Tao te Ching, Chapter 39

You know what you’re going into when you reach for the balcony doorknob and it’s almost too hot to touch. It’s 8 am. Open the door and suck in your first breath of the oven. Below motorscooters loaded with 3,4,5 riders buzz along under the young trees on the esplanade. The river shines like a ribbon of sun, doubling the blinding glare from the east. Last night’s troubling scenes of hookers and toddlers roaming the street in the orange sodium vapour light are cicatrice memory.

I fall back into the fluorescent glare of the tiny room, get dressed and descend to seek some food that doesn’t nauseate. Thailand, Lao and Vietnam were fantastic for food. The establishments weren’t always pin-clean but the food was lightly cooked and robust in complex flavour, texture and colour. In Cambodia I have begun to grow weary of the sameness of the heavy curries and the oily cooking. For the first time in months I am contemplating Western food.

As we walk out of the hotel a mid-30s Aussie fellow is leading a not-quite-young but gamefully smiling Cambodian woman up to his room. He winks archly at me. He’s hugging a few cans of Foster’s to his chest. I will see the pair the next morning at nearly the same time. They will be leaving the hotel. She will definitely not be smiling – appearing more a captive than a lover. He looks grim and tired, impatient. Although it is morning the flesh trade is 24/7 in Phnom Penh. The johns are fiercer looking here. Lupine ex-biker types with denim vests and long stringy grey hair. They sport formerly impressive arms with sagging tattoo work. They are often seen wearing bandages and grinning with hockey-star teeth. The game must be more volatile here. A half-crazy Brit was shouting at the young woman who tends the front desk. He said he’d been beaten and robbed. He looked the part but he might have blown his bundle in a binge. He stinks of beer-sweat and he’s abusively instructing her to get him a visa for Vietnam while accusing her of ripping him off. He says he’s down to his last $200 or so. Sounds desperate.

We find an English-style buffet down the road a bit. We load up listlessly with calories – tepid eggs and decent pineapple, chaser of strong coffee and we head out for the mandatory trip to S-21 or Tuol Sleng – the Pol Pot interrogation (torture) facility – and then to the Killing Fields. Suffice to say that the trip was often fragrant. Open sewage canals run parallel to and cross the road. Houses on stilts perch like drunken Herons over the scummy brown soup. For the 10,000th time I silently pray, ‘there but for the grace of God go I’.

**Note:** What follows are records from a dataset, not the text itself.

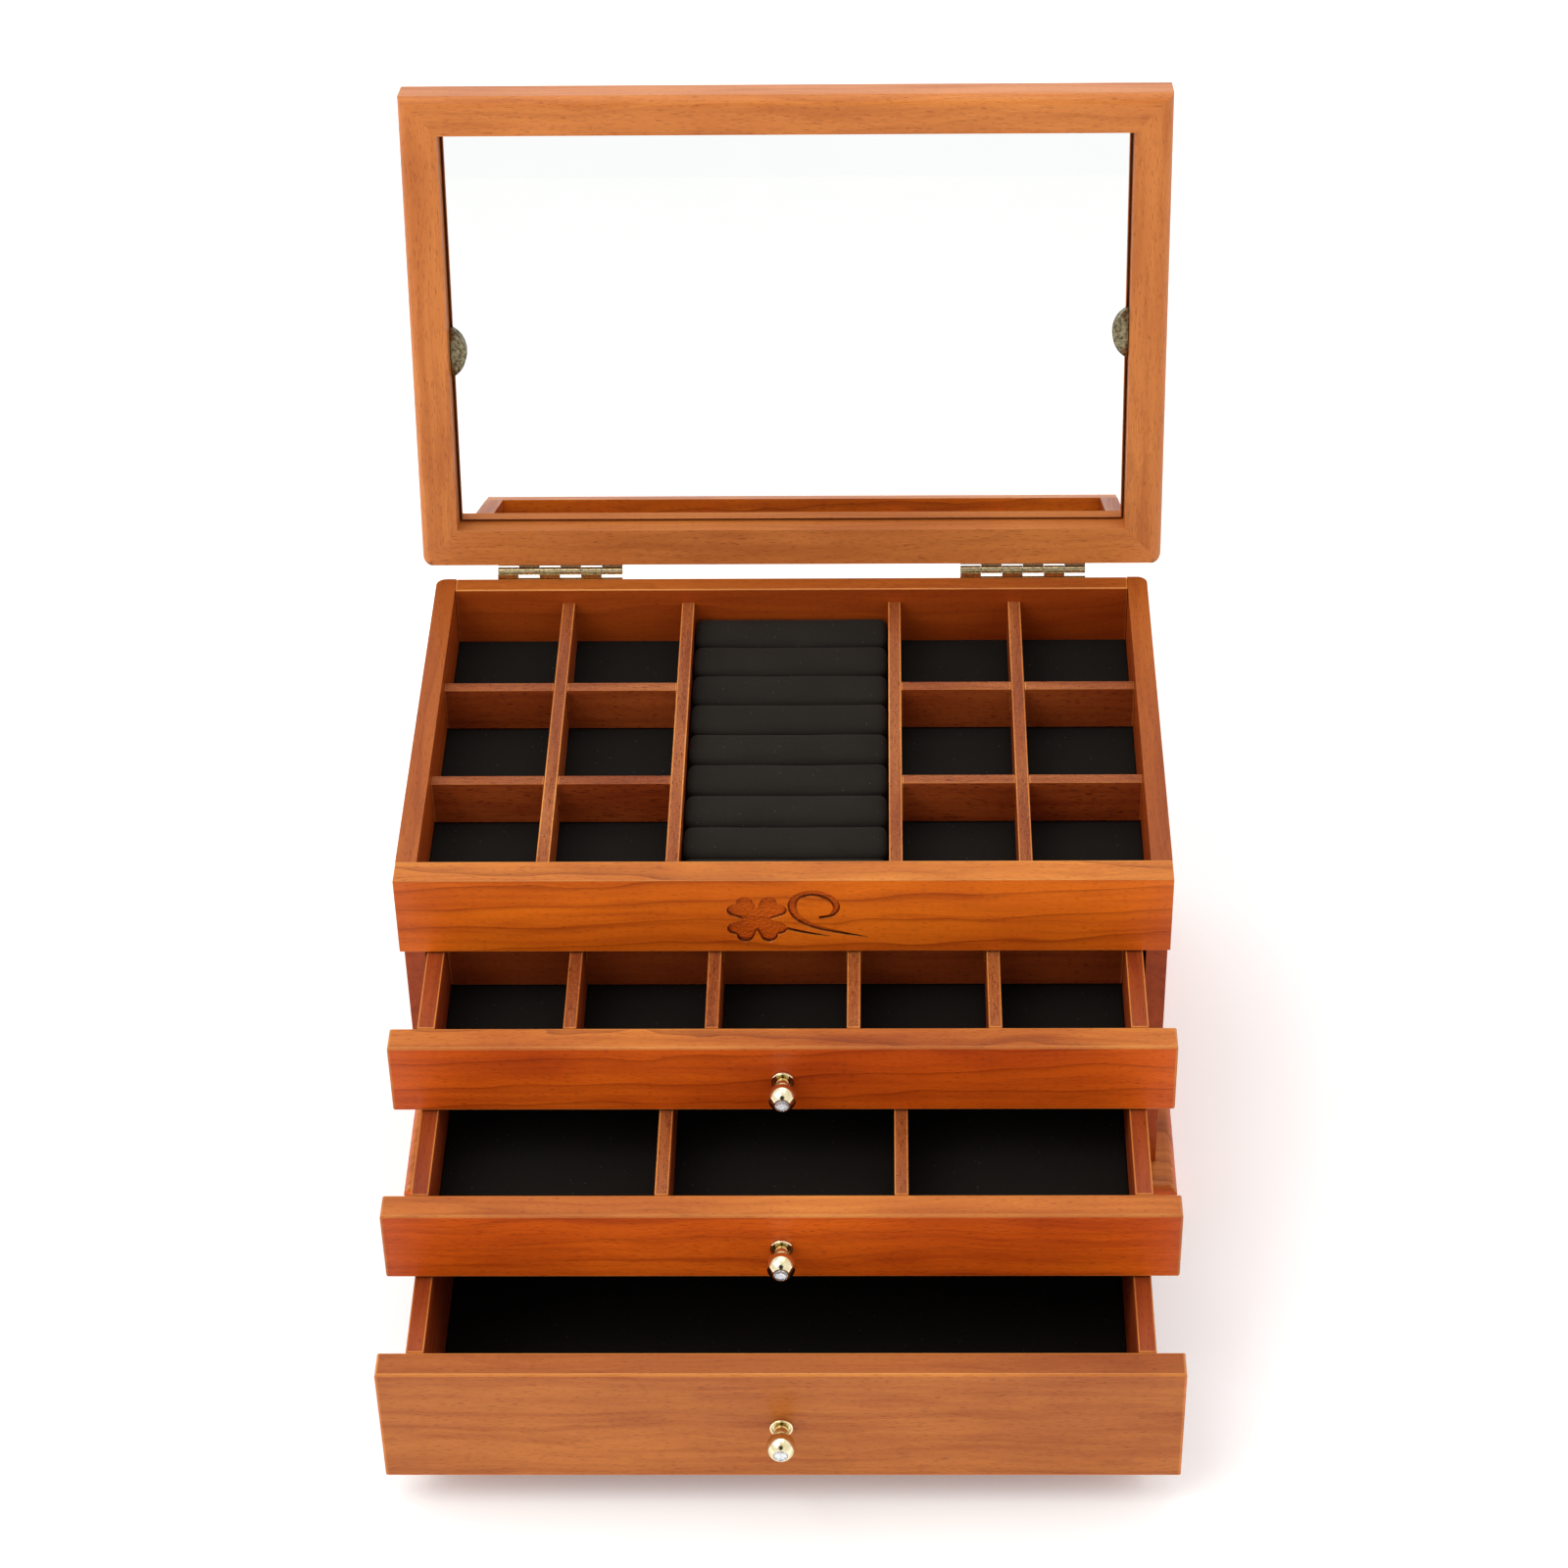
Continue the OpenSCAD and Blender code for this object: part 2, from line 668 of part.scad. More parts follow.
module middle_drawer_dividers() {
    color(timber_light) placed(middle_drawer) for (x = divider_xs(2))
        long_divider(x, 0, box_in_d, lining_top(middle_drawer), front_z1(middle_drawer));
}

// Turned knob, drawn along +Z from the drawer front
module knob_body() {
    bead_z = 5.5;
    bead_r = 0.8;
    lip_r = 0.45;
    lip_z = 1.1;
    difference() {
        rotate_extrude() intersection() {
            union() {
                square([flange_r, lip_z - lip_r]);
                translate([flange_r - 2 * lip_r, 0]) square([2 * lip_r, lip_z]);
                translate([flange_r - lip_r, lip_z]) circle(r = lip_r);
                square([neck_r, ball_y]);
                translate([neck_r, bead_z]) circle(r = bead_r);
                intersection() {
                    translate([0, ball_y]) circle(r = ball_r);
                    square([ball_r + 1, knob_len]);
                }
            }
            square([ball_r + 1, knob_len]);
        }
        translate([0, 0, -1]) cylinder(r = knob_screw_r + knob_thread_clear, h = knob_bore_len + 1);
        translate([0, 0, knob_len - seat_depth]) cylinder(r = crystal_r + 0.1, h = seat_depth + 1);
    }
}

module on_front(drawer) {
    placed(drawer) translate([0, -front_t, knob_z(drawer)]) rotate([90, 0, 0]) children();
}

module drawer_knob(drawer) {
    color(polished_brass) on_front(drawer) knob_body();
}

// Brilliant-cut crystal: girdle, eight-sided crown and flat table
module drawer_crystal(drawer) {
    crown_h = 1.3;
    color("lightcyan") on_front(drawer) translate([0, 0, knob_len - seat_depth]) {
        cylinder(r = crystal_r, h = seat_depth, $fn = 48);
        translate([0, 0, seat_depth - eps])
            cylinder(r1 = crystal_r, r2 = crystal_r * 0.55, h = crown_h, $fn = 8);
    }
}

module drawer_knob_screw(drawer) {
    color("silver") placed(drawer) translate([0, 0, knob_z(drawer)]) rotate([90, 0, 0]) {
        cylinder(r = knob_head_r, h = knob_head_h - eps);
        cylinder(r = knob_screw_r, h = front_t + knob_bore_len - 1);
    }
}

base_plinth();
side_panel(-1);  // left_side
side_panel(1);  // right_side
back_panel();
front_rail();
shelf(upper_shelf_z);  // upper_shelf
shelf(lower_shelf_z);  // lower_shelf
tray_board();
tray_lining();
tray_bay_dividers();
tray_long_dividers();
tray_cross_dividers();
ring_cushion();
hinge_case_leaf(-1);  // left_hinge_case_leaf
hinge_case_leaf(1);  // right_hinge_case_leaf
hinge_lid_leaf(-1);  // left_hinge_lid_leaf
hinge_lid_leaf(1);  // right_hinge_lid_leaf
hinge_pins();
case_hinge_screws();
lid_hinge_screws();
lid_front_rail();
lid_back_rail();
lid_stile(-1);  // lid_left_stile
lid_stile(1);  // lid_right_stile
lid_panel();
mirror_card();
mirror_glass();  // mirror
mirror_clip(-1, left_clip_y);  // left_mirror_clip
mirror_clip(1, right_clip_y);  // right_mirror_clip
drawer_front(top_drawer);  // top_drawer_front
drawer_side_wall(top_drawer, -1);  // top_drawer_left_wall
drawer_side_wall(top_drawer, 1);  // top_drawer_right_wall
drawer_back_wall(top_drawer);  // top_drawer_back_wall
drawer_floor(top_drawer);  // top_drawer_floor
drawer_lining(top_drawer);  // top_drawer_lining
top_drawer_long_dividers();
top_drawer_cross_dividers();
drawer_knob(top_drawer);  // top_drawer_knob
drawer_crystal(top_drawer);  // top_drawer_crystal
drawer_knob_screw(top_drawer);  // top_drawer_knob_screw
drawer_front(middle_drawer);  // middle_drawer_front
drawer_side_wall(middle_drawer, -1);  // middle_drawer_left_wall
drawer_side_wall(middle_drawer, 1);  // middle_drawer_right_wall
drawer_back_wall(middle_drawer);  // middle_drawer_back_wall
drawer_floor(middle_drawer);  // middle_drawer_floor
drawer_lining(middle_drawer);  // middle_drawer_lining
middle_drawer_dividers();
drawer_knob(middle_drawer);  // middle_drawer_knob
drawer_crystal(middle_drawer);  // middle_drawer_crystal
drawer_knob_screw(middle_drawer);  // middle_drawer_knob_screw
drawer_front(bottom_drawer);  // bottom_drawer_front
drawer_side_wall(bottom_drawer, -1);  // bottom_drawer_left_wall
drawer_side_wall(bottom_drawer, 1);  // bottom_drawer_right_wall
drawer_back_wall(bottom_drawer);  // bottom_drawer_back_wall
drawer_floor(bottom_drawer);  // bottom_drawer_floor
drawer_lining(bottom_drawer);  // bottom_drawer_lining
drawer_knob(bottom_drawer);  // bottom_drawer_knob
drawer_crystal(bottom_drawer);  // bottom_drawer_crystal
drawer_knob_screw(bottom_drawer);  // bottom_drawer_knob_screw
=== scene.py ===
import json
import math

import bmesh
import bpy
from mathutils import Matrix, Vector, noise


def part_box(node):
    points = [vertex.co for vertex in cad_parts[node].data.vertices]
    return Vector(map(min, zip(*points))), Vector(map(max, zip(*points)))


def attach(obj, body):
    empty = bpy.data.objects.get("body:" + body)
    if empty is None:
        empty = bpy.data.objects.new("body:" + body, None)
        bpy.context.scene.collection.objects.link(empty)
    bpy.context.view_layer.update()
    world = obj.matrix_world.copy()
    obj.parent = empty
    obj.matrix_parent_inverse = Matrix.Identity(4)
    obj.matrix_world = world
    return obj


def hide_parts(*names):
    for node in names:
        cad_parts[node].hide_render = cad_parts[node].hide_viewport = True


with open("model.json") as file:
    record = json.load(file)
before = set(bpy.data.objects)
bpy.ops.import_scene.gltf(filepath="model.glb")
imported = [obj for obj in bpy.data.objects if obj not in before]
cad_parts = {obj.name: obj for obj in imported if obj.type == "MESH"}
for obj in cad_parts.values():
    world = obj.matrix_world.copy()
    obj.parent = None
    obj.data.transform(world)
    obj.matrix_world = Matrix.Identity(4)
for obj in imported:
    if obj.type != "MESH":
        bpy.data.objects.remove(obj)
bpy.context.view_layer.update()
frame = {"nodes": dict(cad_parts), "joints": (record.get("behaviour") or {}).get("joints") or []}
nodes = frame["nodes"]
mm = 0.001
lidAngle = 103.5  # degrees from closed to open
drawers = ("top_drawer", "middle_drawer", "bottom_drawer")
print("frame loaded:", len(nodes), "nodes")


def linearRgb(code):
    parts = [int(code[i : i + 2], 16) / 255 for i in (1, 3, 5)]
    return [*(c / 12.92 if c <= 0.04045 else ((c + 0.055) / 1.055) ** 2.4 for c in parts), 1.0]


def addNode(tree, kind, settings=None, links=None):
    made = tree.nodes.new(kind)
    for key, value in (settings or {}).items():
        if isinstance(key, str) and hasattr(made, key):
            setattr(made, key, value)
        else:
            made.inputs[key].default_value = value
    for key, source in (links or {}).items():
        tree.links.new(source, made.inputs[key])
    return made


def newMaterial(name, surface):
    material = bpy.data.materials.new(name)
    material.use_nodes = True
    tree = material.node_tree
    tree.nodes.clear()
    shader = addNode(tree, "ShaderNodeBsdfPrincipled", surface)
    addNode(tree, "ShaderNodeOutputMaterial", None, {"Surface": shader.outputs[0]})
    return material, tree, shader


# Camera: place in metres, angles in degrees, lens in millimetres
view = {
    "place": (37.6 * mm, -1198.2 * mm, 1105.5 * mm),
    "pitchDown": 38.97,
    "turn": 1.15,
    "roll": -0.88,
    "lens": 89.6,
    "sensor": 36,
    "shift": (-0.0249, 0.0034),
}
cameraData = bpy.data.cameras.new("camera")
cameraData.lens = view["lens"]
cameraData.sensor_width = view["sensor"]
cameraData.shift_x, cameraData.shift_y = view["shift"]
camera = bpy.data.objects.new("camera", cameraData)
bpy.context.scene.collection.objects.link(camera)
camera.matrix_world = (
    Matrix.Translation(view["place"])
    @ Matrix.Rotation(math.radians(view["turn"]), 4, "Z")
    @ Matrix.Rotation(math.radians(90 - view["pitchDown"]), 4, "X")
    @ Matrix.Rotation(math.radians(view["roll"]), 4, "Z")
)
bpy.context.scene.camera = camera

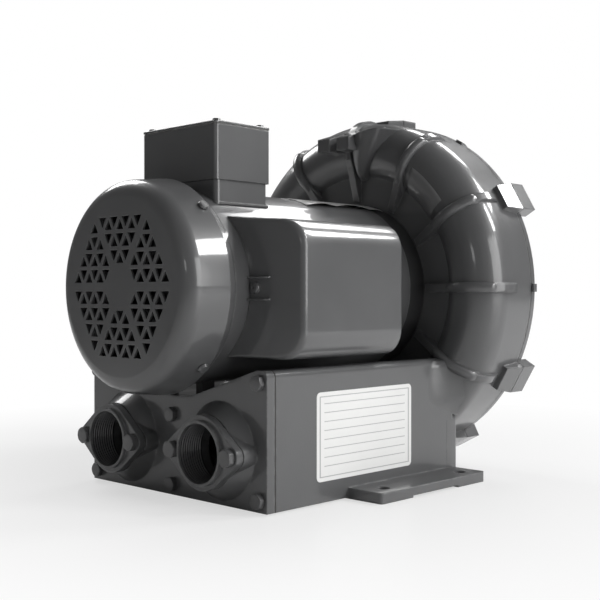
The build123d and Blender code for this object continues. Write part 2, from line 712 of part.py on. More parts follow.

Tuol Sleng is a grim place with palpable ghosts. The spare, nearly empty rooms of the former school building seem to echo with screams. Each classroom has a single iron frame bed placed in the centre – an article: manacles, chains, ammunition canisters rest on the bare bed surface as testimony to the room’s purpose. Some walls have a palimpsest of graffiti – a few have planks of wood painted green bearing faint traces of chalk that whisper school lessons from a better time. Ironic that these items look down upon the torture beds – Pol Pot was trying to pound Cambodia back to the stone age by eradicating knowledge and education. The visual experience of this is numbing but what stabs the soul is a gallery of photos of the doomed inmates of Tuol Sleng. They were mostly very young adults – almost children. They stare at the camera defiantly, angrily or displaying fear, uncertainty. Some are focused inwards, perhaps contemplating a strategy for survival or worrying about their siblings or relatives they have been parted from. Of the thousands that were processed here only a handful survived. Those few had skills such as bookkeeper or photograper that made them too useful to exterminate. The faces of these people brought the reality home where the ‘set-piece’ torture rooms could not. I will post a little photo essay in Facebook.

Then out to the Killing Fields as they call it. It is a former orchard where over 2,000 bodies have been exhumed though they haven’t dug through the better part of the property. A shrine displaying thousands of skulls and bones sorted according to estimated age are piled in a dusty glass case that ascends through the centre. Perhaps more disturbing are the glass cubes of half-rotted garments, many of them children’s clothing – if they killed the parents they murdered their infants. There are reports of soldiers swinging babies against trees. It is too horrible. Over a dozen shallow craters pock the earth making it appear like an enlargement of a golf ball. Many of the pits are near a large tree where loudspeakers were hung to play music that would drown out the screams and groans of the victims as they were being buried alive or brutally murdered. It is midday and the loud electric burr of cicadas is the tension track to the otherwise silent grounds. The crime that these men, woman and children committed was being upper or middle-class or being a professional, teacher or even for wearing glasses and therefore, potentially, being learned.

There are photos here too; taken during the four years of Pol Pot’s genocidal regime. They are displayed chronologically. Each successive year shows the victims in worse and worse physical shape. They were starving even though Pot had relocated most people from the cities to rural areas for farming. Many thousands would die after his ouster due to widespread famine. We are informed that several of the key perpetrators of this genocide are still being tried – their trials having now stretched into years. Only one of them has admitted guilt and been contrite.

On the trip back we are silent – space needed for processing. The eternal question – why does this keep happening?